Na ficção científica do Taikodom, criei o Culto dos Antigos, homens e mulheres trazidas do passado para um futuro hipertecnológico que surtaram com a descoberta de ruínas paleoalienígenas (sim, é bem clichê). Membros do culto acreditam que esses paleoalienígenas que deixaram para trás sua tecnologia, selaram a Terra atrás de um escudo intransponível e mataram praticamente todos os seres humanos no planeta só podem ser deuses-astronautas. Um membro do Culto vai aos extremos para coletar qualquer lasca de xenoartefato ou impedir a terraformização de planetas, inclusive destruir uma estação espacial civil inteira.

Esse semestre sairá meu romance Império de Diamante, fantasia inspirada em culturas e mitologias africanas. Nesse universo, o líder do Império é um imortal cultuado como deus-vivo. Toda e qualquer outra religião é considerada heresia. Seu modus operandi? Conquista de territórios vizinhos, assimilação da população, perseguição de líderes religiosos e não destruição, mas edição de heresias. Existe toda uma ordem eclesiástica cujo papel é ler documentos de povos conquistados e editá-los de forma que a história seja apenas a história narrada pelo clero do Deus-vivo. Ao longo de décadas e séculos os povos conquistados deixam de resistir, pois sua identidade deixa de ser a de seus ancestrais e torna-se a de seu conquistador. A resistência existe, sim, mas em geral entre os povos conquistados mais recentemente, como é o caso do Povo do Vale, que não crê em um deus, mas sim numa série de preceitos, e que uma força divina os guiou através da Estrela da Manhã até a Terra Santa (essa agora recém-conquistada pelo Império). O Povo do Vale resiste bravamente, mas apenas porque acredita que é seu dever defender a Terra Santa, custe o que custar.
Só para provar que um universo ficcional rico pode servir de base para muita coisa, além do livro sairá ainda esse ano um jogo de computador (um adventure curto, gratuito) e um sistema de RPG, além de alguns contos. Ao longo do ano que vem, claro, vem mais.

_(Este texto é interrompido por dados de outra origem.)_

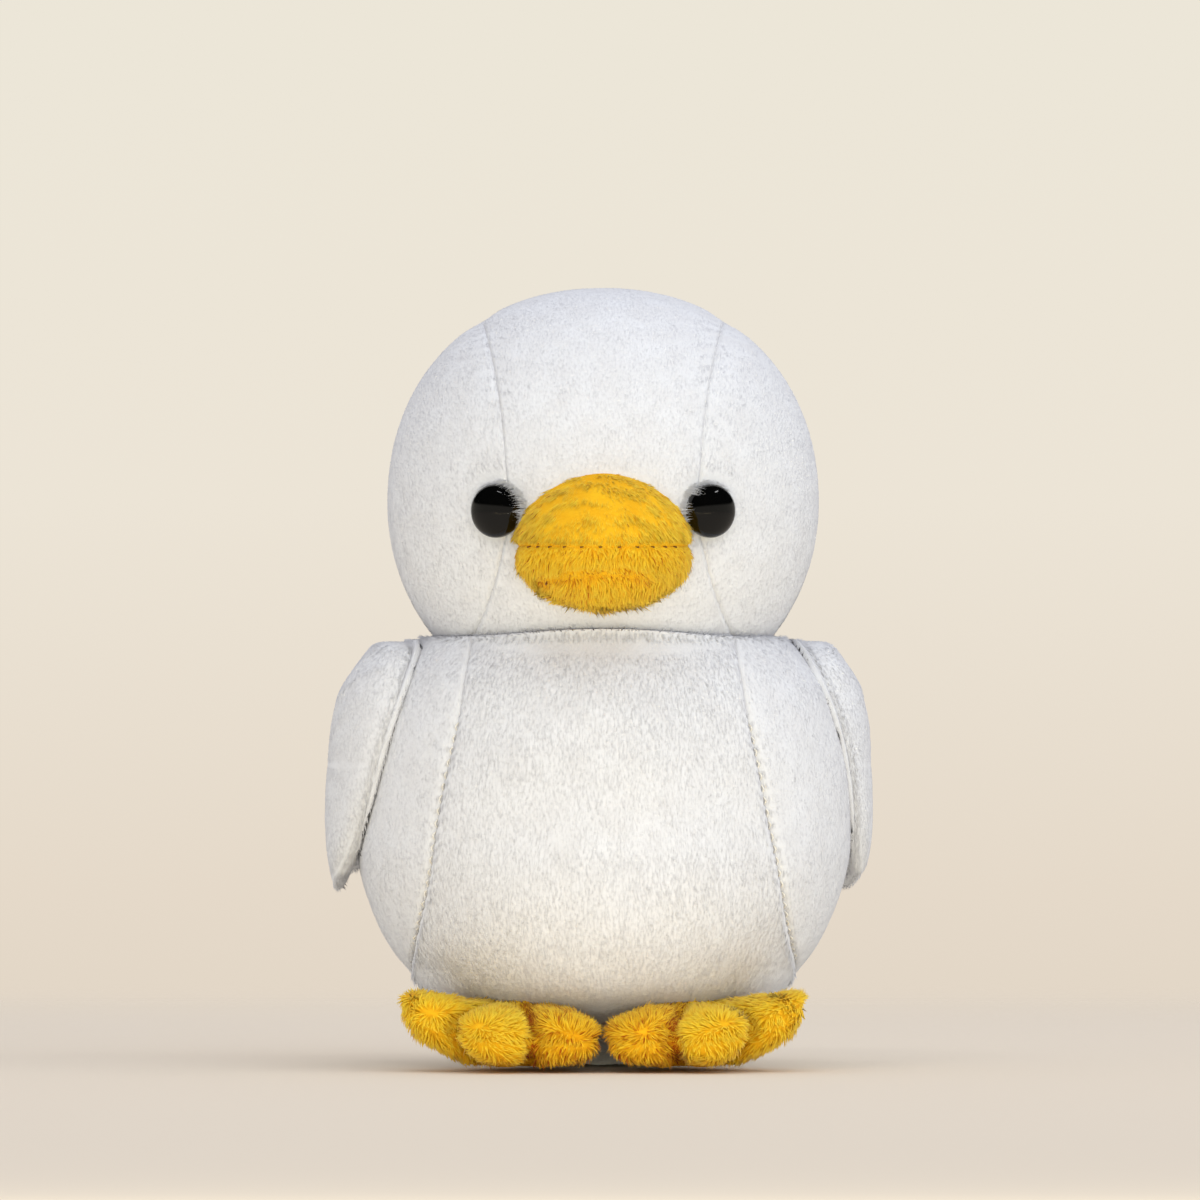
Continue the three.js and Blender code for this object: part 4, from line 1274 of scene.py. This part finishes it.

Exerciciozinho? Crie uma religião. Não qualquer religião. Crie uma religião onde o conceito de divindade não é humanizada. Seu deus ou deusa pode ser uma ideia, um monstro, uma coisa. O que levou seus seguidores a crerem nele? Que mandamentos essa religião teria? De que forma outras religiões veriam essa religião? Como os seguidores dessa religião interagem com seguidores de outras religiões? Existe algum tipo de rito ou símbolo sagrado? Quais e por quê? Como ela interage com a magia e/ou tecnologia desse mundo?
Semana que vem: a história de uma nação.

Até lá!

2 comentários:

  1. Curti, complexo é criar várias deidades e nunca usá-las na ambientação... Já vi isso ocorrer... Elas existem, mas não interagem em momento nenhum...

    ResponderExcluir
  2. É verdade. E entra no que eu falei antes. Se a informação não tem utilidade na sua história (especialmente se for um livro), ela não deveria estar no seu livro.

    Para existir um elemento qualquer precisa servir ou para avançar a história, gerar novos problemas para o protagonista ou apresentar o cenário para o leitor.